Actionable Insights: Navigating the DHS Landscape

If you’re trying to understand how this affects you—whether you’re a business owner, a traveler, or just a curious citizen—you have to look past the person at the very top.

  • Follow the Agency, Not the Department: If you care about travel, watch the TSA’s direct communications. If you care about digital safety, CISA’s "Shields Up" advisories are more important than a press conference from the Secretary.
  • Understand Local vs. Federal: Homeland security is a shared responsibility. Your local police department and state emergency management agency are often the ones receiving DHS grants to keep you safe.

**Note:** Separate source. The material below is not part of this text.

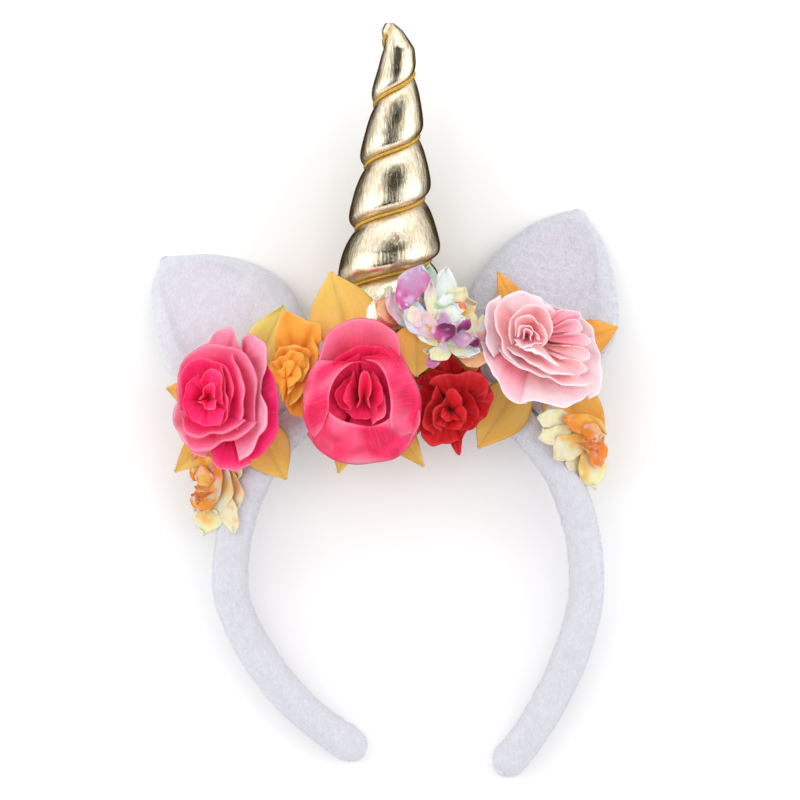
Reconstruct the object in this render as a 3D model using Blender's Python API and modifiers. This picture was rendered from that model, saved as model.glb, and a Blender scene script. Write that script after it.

The federal government provides the money and the intel; the locals provide the boots on the ground.
  • Monitor the Budget: If you want to know the true priorities of whoever is in charge of homeland security, look at the annual budget request. If they’re asking for more money for FEMA and less for ICE (or vice-versa), that tells you exactly where the administration’s head is at, regardless of what they say in speeches.
  • Watch the Vacancies: One of the biggest problems DHS has faced over the years is "acting" officials. When a position doesn't have a Senate-confirmed leader, that person has less authority to make big changes. Keep an eye on how many "Acting Directors" are currently in the leadership chart.

The reality of being in charge of homeland security is that nobody is ever fully in control. It’s a constant balancing act between civil liberties and safety, between federal power and state rights, and between different agencies that don't always like to share their toys. It’s a messy, complicated, and vital part of how the U.S. functions in the 21st century.